STATED TASK:
Among the lines of data below, reproduce only those from the one with "for name, piece" through the one with "if empty is", exactly as they stand, both ends included.

·····

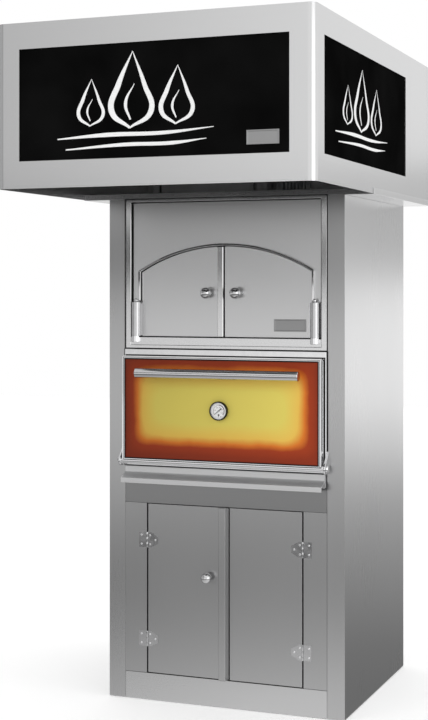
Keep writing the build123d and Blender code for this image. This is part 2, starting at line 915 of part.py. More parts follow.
# The arched doors swing on barrels outside the jambs. Each barrel turns on a pin
# that stands on the sill, with a small ball on top.
barrel_x = arch_half_width + barrel_inset
barrel_y = ahead(barrel_ahead)
barrel_start = sill_top + barrel_foot
warm_door_front = -surround_depth - sheet
warm_door_bottom = sill_top + warm_door_gap
warm_knob_level = warm_door_bottom + warm_knob_rise


def barrel_hinge_pin():
    foot_z = (sill_top - barrel_foot_drop, barrel_start - slide_clearance)
    foot = rod_z(barrel_x, barrel_y, barrel_radius, foot_z)
    sill_space = block((0, half_column), (ahead(-sill_setback), column_back), (0, sill_top))
    pin = rod_z(barrel_x, barrel_y, barrel_pin_radius, (sill_top, barrel_top))
    finial = rod_z(barrel_x, barrel_y, finial_radius, (barrel_top, barrel_top + 2 * finial_radius))
    finial = chamfer(finial.edges().group_by(Axis.Z)[-1], finial_radius / 2)
    return foot - sill_space + pin + finial


def hinge_barrel():
    z = (barrel_start, barrel_top - slide_clearance)
    inner = arch_half_width - warm_door_gap
    arm_z = (warm_door_bottom + barrel_foot, z[1] - barrel_foot)
    arm = block((inner - barrel_arm, inner), (barrel_y, ahead(warm_door_front)), arm_z)
    weld_y = (barrel_y, barrel_y + barrel_radius / 2)
    arm += block((inner - barrel_arm, barrel_x - barrel_pin_radius), weld_y, arm_z)
    barrel = rod_z(barrel_x, barrel_y, barrel_radius, z) + arm
    return barrel - rod_z(barrel_x, barrel_y, barrel_pin_radius + shaft_clearance, z)


def warm_door(x):
    """One half of the arch, folded back all round into a shallow pan."""
    z = (warm_door_bottom, arch_apex)
    skin = arch_opening(z[0], -warm_door_gap) & panel(x, z)
    hollow = arch_opening(z[0] + sheet, -warm_door_gap - sheet)
    hollow = hollow & panel((x[0] + sheet, x[1] - sheet), z)
    door = seen_from_front(skin, warm_door_front, warm_door_depth)
    return door - seen_from_front(hollow, warm_door_front - sheet, warm_door_depth)


def warm_door_left():
    edge = warm_strip_right - warm_door_gap
    return warm_door((-arch_half_width, edge))


def warm_door_right():
    return warm_door((warm_doors_meet, arch_half_width))


def warm_door_strip():
    strip = panel((warm_strip_left, warm_strip_right), (warm_door_bottom, arch_apex))
    strip = strip & arch_opening(warm_door_bottom, -warm_door_gap)
    return seen_from_front(strip, warm_door_front + warm_strip_depth, warm_strip_depth)


# The hood stands in a shallow tray on top of the column. Its front wraps round two
# soft corners, and black sign panels lie in flanged windows in front and right side.
# A flanged spigot on its top takes the duct.
half_skin = half_hood - sheet
duct_y = column_front + duct_setback
duct_outer = duct_radius + duct_wall
window_z = (hood_bottom + sign_bottom, hood_bottom + sign_top)
side_window_y = (hood_front + side_sign_front, hood_front + side_sign_front + side_sign_length)


def hood_section(inset):
    """The hood's outline from above, with its two round front corners."""
    width = 2 * (half_hood - inset)
    y = (hood_front + inset, column_back - inset)
    outline = Pos(0, (y[0] + y[1]) / 2) * Rectangle(width, y[1] - y[0])
    corners = outline.vertices().group_by(Axis.Y)[0]
    return fillet(corners, hood_corner_radius - inset)


def hood_front_panel():
    wrap = hood_section(0) - hood_section(sheet)
    front_strip = Pos(0, hood_front) * Rectangle(2 * half_hood, 2 * hood_corner_radius)
    skin = extrude(Pos(0, 0, hood_bottom) * (wrap & front_strip), hood_height)
    window = panel((-sign_half_width, sign_half_width), window_z)
    flange = offset(window, sheet, kind=Kind.INTERSECTION) - window
    skin -= seen_from_front(window, hood_reach, sign_return)
    return skin + seen_from_front(flange, hood_reach, sign_return)


def side_skin():
    y = (hood_front + hood_corner_radius, column_back)
    return block((half_skin, half_hood), y, (hood_bottom, hood_top))


def hood_right_panel():
    hole = block((half_hood - sign_return, half_hood), side_window_y, window_z)
    rim_y = (side_window_y[0] - sheet, side_window_y[1] + sheet)
    rim_z = (window_z[0] - sheet, window_z[1] + sheet)
    rim = block((half_hood - sign_return, half_hood), rim_y, rim_z)
    return side_skin() + rim - hole


def hood_back_panel():
    x = half_skin - fit_gap / 2
    return block((-x, x), (column_back - sheet, column_back), (hood_bottom, hood_top))


def hood_top_panel():
    lid = hood_section(sheet + fit_gap / 2)
    plate = extrude(Pos(0, 0, hood_top - sheet) * lid, sheet)
    return plate - rod_z(0, duct_y, duct_outer + fit_gap, (hood_top - sheet, hood_top))


def duct_spigot():
    """The round collar for the duct, on a flange that lies on the hood's top."""
    z = (hood_top - sheet, hood_top + duct_height)
    flange = rod_z(0, duct_y, duct_outer + duct_flange, (hood_top, hood_top + sheet))
    return rod_z(0, duct_y, duct_outer, z) + flange - rod_z(0, duct_y, duct_radius, z)


def hood_tray():
    half = half_hood + tray_side_gap + sheet
    y = (column_front, column_back)
    z = (column_height, column_height + sheet)
    floor = block((-half, half), y, z)
    lip_z = (z[0], z[0] + tray_lip)
    front_half = half_skin - fit_gap
    tray = floor + block((-front_half, front_half), (y[0], y[0] + sheet), lip_z)
    side_lip = block((half - sheet, half), y, lip_z)
    for side in both_sides(side_lip):
        tray += side
    return tray - rod_z(0, flue_y, flue_radius + fit_gap, lip_z)


def sign_panels():
    gap = fit_gap / 2
    x = sign_half_width - gap
    z = (window_z[0] + gap, window_z[1] - gap)
    front = seen_from_front(panel((-x, x), z), hood_reach - sign_recess, sign_thickness)
    y = (side_window_y[0] + gap, side_window_y[1] - gap)
    side_x = half_hood - sign_recess
    side = block((side_x - sign_thickness, side_x), y, z)
    return Compound([front, side])


plenum_y = column_front + plenum_setback
filter_z = (hood_bottom + filter_rise, hood_bottom + filter_rise + filter_height)


def plenum_panel():
    x = half_skin - fit_gap
    wall = block((-x, x), (plenum_y, plenum_y + sheet), (hood_bottom, hood_top - sheet))
    y = (plenum_y, plenum_y + sheet)
    half_hole = filter_width + fit_gap
    wall -= block((-half_hole, half_hole), y, (filter_z[0] - fit_gap, filter_z[1] + fit_gap))
    slot_left = -half_skin + air_slot_inset
    return wall - block((slot_left, slot_left + air_slot_width), y, filter_z)


def grease_filter():
    x = (fit_gap, filter_width)
    y = (plenum_y - filter_depth / 2, plenum_y + filter_depth / 2)
    body = block(x, y, filter_z)
    open_width = x[1] - x[0] - 2 * filter_border
    pitch = open_width / filter_slots
    slot_z = (filter_z[0] + filter_border, filter_z[1] - filter_border)
    for i in range(filter_slots):
        middle = x[0] + filter_border + (i + 0.5) * pitch
        body -= block((middle - filter_slot_width / 2, middle + filter_slot_width / 2), y, slot_z)
    return body


def grease_filters():
    return Compound(both_sides(grease_filter()))


# Every piece by the name of its file
right_side = side_panel()
right_leaves = door_leaves()
right_barrel = hinge_barrel()
right_skin = side_skin()

parts = {
    "left_side_panel": mirror(right_side, Plane.YZ),
    "right_side_panel": right_side,
    "back_panel": back_panel(),
    "inner_frame": inner_frame(),
    "levelling_feet": levelling_feet(),
    "toe_plate": toe_plate(),
    "base_floor": base_floor(),
    "hinge_strips": Compound(both_sides(hinge_strip())),
    "fascia_panel": fascia_panel(),
    "fixed_hinge_leaves": fixed_hinge_leaves(),
    "cupboard_door_left": cupboard_door_left(),
    "cupboard_strip": cupboard_strip(),
    "cupboard_knob": ball_knob(-knob_offset, 0, door_top - cupboard_knob_drop),
    "left_door_leaves": mirror(right_leaves, Plane.YZ),
    "cupboard_door_right": cupboard_door_right(),
    "right_door_leaves": right_leaves,
    "oven_casing": oven_casing(),
    "oven_insulation": oven_insulation(),
    "oven_firebox": oven_firebox(),
    "oven_front_frame": oven_front_frame(),
    "charcoal_grate": charcoal_grate(),
    "cooking_grid": wire_rack(rack_half, rack_y, grid_level, grid_bar, grid_bars),
    "flue_pipe": flue_pipe(),
    "door_hinge_lugs": door_hinge_lugs(),
    "oven_door_rim": oven_door_rim(),
    "oven_door_panel": oven_door_panel(),
    "oven_door_liner": oven_door_liner(),
    "door_pivot_shaft": door_pivot_shaft(),
    "door_handle": door_handle(),
    "thermometer_case": thermometer_case(),
    "thermometer_dial": thermometer_dial(),
    "thermometer_glass": thermometer_glass(),
    "thermometer_needle": thermometer_needle(),
    "ash_drawer_runners": ash_drawer_runners(),
    "ash_drawer_front": ash_drawer_front(),
    "ash_drawer_pan": ash_drawer_pan(),
    "warm_surround": warm_surround(),
    "warm_face": warm_face(),
    "arch_trim": arch_trim(),
    "warm_sill": warm_sill(),
    "warm_case": warm_case(),
    "warm_shelf": warm_shelf(),
    "barrel_hinge_pins": Compound(both_sides(barrel_hinge_pin())),
    "left_hinge_barrel": mirror(right_barrel, Plane.YZ),
    "right_hinge_barrel": right_barrel,
    "warm_door_left": warm_door_left(),
    "warm_door_right": warm_door_right(),
    "warm_door_strip": warm_door_strip(),
    "warm_knob_left": ball_knob(warm_knobs_middle - knob_offset, warm_door_front, warm_knob_level),
    "warm_knob_right": ball_knob(warm_knobs_middle + knob_offset, warm_door_front, warm_knob_level),
    "hood_tray": hood_tray(),
    "hood_front_panel": hood_front_panel(),
    "hood_left_panel": mirror(right_skin, Plane.YZ),
    "hood_right_panel": hood_right_panel(),
    "hood_back_panel": hood_back_panel(),
    "hood_top_panel": hood_top_panel(),
    "duct_spigot": duct_spigot(),
    "sign_panels": sign_panels(),
    "plenum_panel": plenum_panel(),
    "grease_filters": grease_filters(),
}

os.makedirs("parts", exist_ok=True)
for name, piece in parts.items():
    export_step(piece, f"parts/{name}.step")
print(len(parts), "pieces, drawer travel", drawer_travel)
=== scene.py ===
from math import asin, cos, pi, radians, sin

import bpy
from mathutils import Euler, Matrix, Vector


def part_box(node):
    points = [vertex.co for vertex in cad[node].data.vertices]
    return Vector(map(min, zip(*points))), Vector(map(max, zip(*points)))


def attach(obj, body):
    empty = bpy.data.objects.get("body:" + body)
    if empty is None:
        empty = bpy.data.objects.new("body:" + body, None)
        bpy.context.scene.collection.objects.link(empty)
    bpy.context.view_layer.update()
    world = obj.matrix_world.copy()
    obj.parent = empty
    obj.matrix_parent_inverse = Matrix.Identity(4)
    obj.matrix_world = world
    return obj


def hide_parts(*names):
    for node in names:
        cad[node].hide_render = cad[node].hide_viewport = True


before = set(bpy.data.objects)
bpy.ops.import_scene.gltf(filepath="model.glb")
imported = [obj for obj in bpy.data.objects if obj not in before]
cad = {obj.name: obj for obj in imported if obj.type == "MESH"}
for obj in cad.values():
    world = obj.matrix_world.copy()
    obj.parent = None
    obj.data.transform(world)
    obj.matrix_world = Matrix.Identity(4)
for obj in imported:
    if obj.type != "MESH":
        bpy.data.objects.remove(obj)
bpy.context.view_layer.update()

# The camera stands at the cook's right, at eye height, and looks level at the column. Its
# long lens is shifted down, so that uprights stay upright.
bpy.ops.object.select_all(action="DESELECT")
column_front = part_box("hinge_strips")[0].y
camera_place = (2.012, column_front - 5.195, 1.561)
camera_turn = (pi / 2, 0, radians(21.54))
bpy.ops.object.camera_add(location=camera_place, rotation=camera_turn)
camera = bpy.context.object
camera.data.lens = 74.66
camera.data.shift_y = -0.0977
bpy.context.scene.camera = camera
bpy.context.scene.view_settings.view_transform = "Standard"


# The studio: an even grey room that lights softly from all round. The camera sees it as
# white, and steel sees its walls darken towards the left.
def tones(nodes, links, value, stops):
    """A colour for each part of the value's range."""
    ramp = nodes.new("ShaderNodeValToRGB")
    while len(ramp.color_ramp.elements) < len(stops):
        ramp.color_ramp.elements.new(0.5)
    for element, (place, colour) in zip(ramp.color_ramp.elements, stops):
        element.position = place
        element.color = (*colour, 1)
    links.new(value, ramp.inputs["Fac"])
    return ramp.outputs["Color"]


def greys(stops):
    """The same stops with plain greys for their colours."""
    return [(place, (shade, shade, shade)) for place, shade in stops]


def calculate(nodes, links, operation, *values):
    """One step of arithmetic on numbers and node outputs."""
    step = nodes.new("ShaderNodeMath")
    step.operation = operation
    for socket, value in zip(step.inputs, values):
        if isinstance(value, (int, float)):
            socket.default_value = value
        else:
            links.new(value, socket)
    return step.outputs[0]


def mixed(nodes, links, share, first, second):
    """Two shaders, of which the second has the share."""
    mix = nodes.new("ShaderNodeMixShader")
    for socket, value in zip(mix.inputs, (share, first, second)):
        links.new(value, socket)
    return mix.outputs[0]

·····

WORKED SOLUTION:
for name, piece in parts.items():
    export_step(piece, f"parts/{name}.step")
print(len(parts), "pieces, drawer travel", drawer_travel)
=== scene.py ===
from math import asin, cos, pi, radians, sin

import bpy
from mathutils import Euler, Matrix, Vector


def part_box(node):
    points = [vertex.co for vertex in cad[node].data.vertices]
    return Vector(map(min, zip(*points))), Vector(map(max, zip(*points)))


def attach(obj, body):
    empty = bpy.data.objects.get("body:" + body)
    if empty is None:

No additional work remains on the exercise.